Let's stick to your notation and define the score of the $$i$$th competitor by $$x_i$$ and the relative importance by $$r_i$$.

The definition $$r_i=\frac{x_i}{\sum_{j=1}^n |x_j|}$$ has the following drawbacks:

1. The relative importance can be negative if $$x_i<0$$. This is not easy to interpret. Let's say you have two competitors with relative importance $$r_i=0.1$$ and $$r_j=-0.1$$. How would you compare these numbers?
2. Large negative score strongly influences the resulting values of the relative importance which is counterintuitive.

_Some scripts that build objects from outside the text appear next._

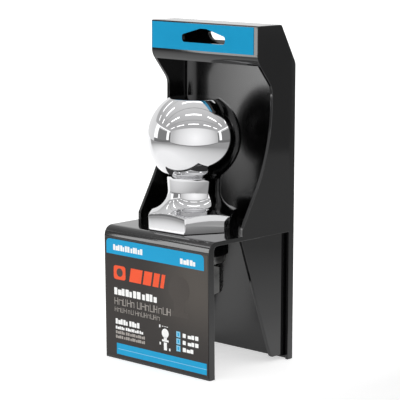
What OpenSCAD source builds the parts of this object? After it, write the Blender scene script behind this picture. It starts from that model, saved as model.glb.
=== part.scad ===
// Trailer hitch ball bolted through the shelf of its moulded display carrier.
//
// +Z is up, +Y points to the carrier's back panel and X runs across it. The
// origin is the middle of the footprint, on the surface the carrier stands on.
// Side outlines are drawn as [depth, height, corner radius], where depth is
// the distance in front of the back panel's rear face.

/* [Carrier] */
// Overall width, across the side walls
carrier_w = 73; // [68:0.1:82]
// Overall depth, from the front label to the back panel
carrier_d = 64; // [61:0.1:74]
// Overall height
carrier_h = 172.3; // [168:0.1:187]
// Thickness of the moulded walls
wall = 1.8; // [1.4:0.1:2.2]
// Radius of the inside corners between the back panel and the side walls
bay_fillet = 6; // [2:0.5:9]

/* [Hood] */
// Depth of the hood, at the header
hood_d = 29.1; // [26:0.1:32]
// Height of the bend below the header's flat face
header_bend_z = 154.9; // [153:0.1:157]
// Height of the header's lower edge
header_lip_z = 152.6; // [150:0.1:153.4]
// Height at which the back panel leans forward
knee_z = 152.7; // [148:0.1:156]
// Depth of the hood's rear top edge
hood_rear_d = 11.1; // [7:0.1:14]

/* [Side walls] */
// Depth of the side walls at their narrow waist
waist_d = 17.7; // [14:0.1:21]
// Height at which the front edge reaches the waist
waist_z = 141; // [138:0.5:146]
// Height of the bend where the front edge sweeps forward
sweep_z = 110; // [106:0.5:115]
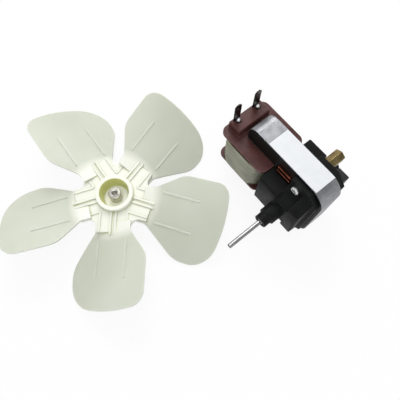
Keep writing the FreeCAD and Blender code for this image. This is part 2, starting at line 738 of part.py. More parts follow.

One possible option would be to define the relative importance using an exponential function: $$r_i=\frac{\alpha^{x_i}}{\sum_{j=1}^n \alpha^{x_j}},$$ with the base $$\alpha>1$$. This formulation has an advantage of penalizing very small (negative) scores. However, the relative importance grows nonlinearly with $$x_i$$, i.e., $$x_i=2x_j$$ does not imply $$r_i=2r_j$$.

• Thanks a lot! Is there any other solution that would keep the relationship linear? I.e. keeping the proportion xi=2xj? – Forinstance Dec 4 '18 at 15:03

Try to normalize your data with Min Max function.